Zero copy can be achieve by using cudaHostAlloc with specific flag cudaHostAllocMapped.

int *h_data, *d_data;
cudaHostAlloc(&h_data, size, cudaHostAllocMapped);
cudaHostGetDevicePointer(&d_data, h_data, 0);

// do some calculation on d_data...

// access h_data on host and it has the same content as d_data


In the code cudaHostGetDevicePointer gets the device pointer to the allocated host memory. So that d_data can be used in device code to access h_data.


Zero-copy memory access can introduce overhead due to PCIe transactions, so its performance benefits depend on the specific use case

Unified Memory

With CUDA 6.0, a new feature called Unified Memory was introduced to simplify memory management in the CUDA programming model. Unified Memory creates a pool of managed memory, where each allocation from this memory pool is accessible on both the CPU and GPU with the same memory address.

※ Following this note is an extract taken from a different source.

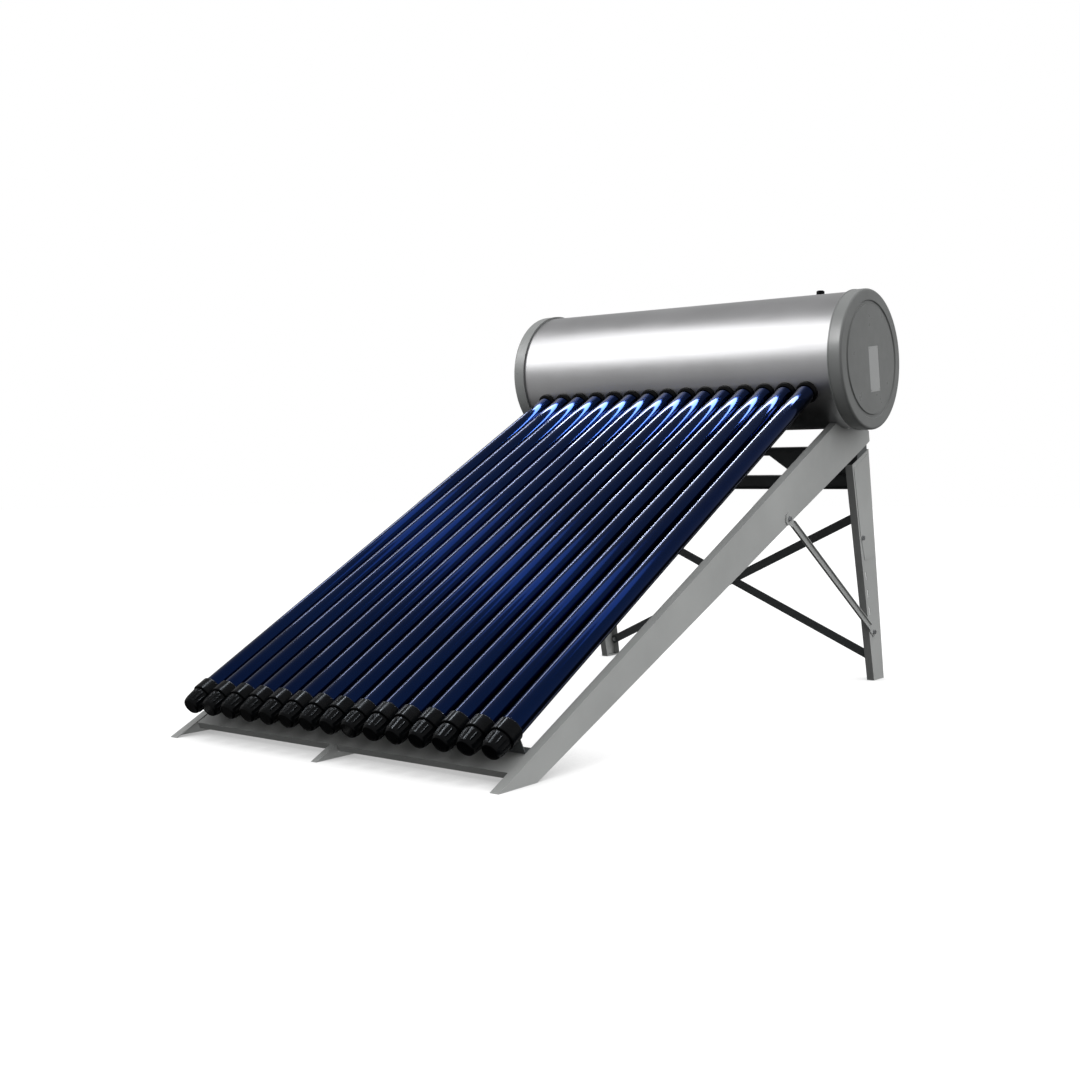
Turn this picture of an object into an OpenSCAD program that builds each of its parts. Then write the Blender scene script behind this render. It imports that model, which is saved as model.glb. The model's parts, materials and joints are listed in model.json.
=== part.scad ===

The CUDA runtime manages the movement of data between the CPU and GPU, which simplifies programming. Data is transferred between the CPU and GPU as needed, potentially leading to more efficient use of memory bandwidth.

Staticlly allocate unified memory:

__device__ __managed__ int a;

Dynamically allocate unified memory: cudaMallocManaged:

cudaMallocManaged(&data, N * sizeof(int));

// do some calculation on data...



  • Description: Allocates managed memory that is automatically accessible by both the host and the device. The Unified Memory management system automatically migrates data between the host and device as needed.
  • Use Case: Simplifies memory management when you want to share data between the host and the device without manually copying data back and forth.


Summary of used APIs

  • cudaMallocManaged: Easiest to use for sharing data between host and device with automatic management but may have performance overhead.
  • cudaMallocHost: Allocates pinned host memory for fast, reliable transfers, best for scenarios with frequent data movement between host and device.
  • cudaHostAlloc: Provides flexible memory allocation with multiple flags, suitable for advanced use cases like direct GPU access and multi-context scenarios.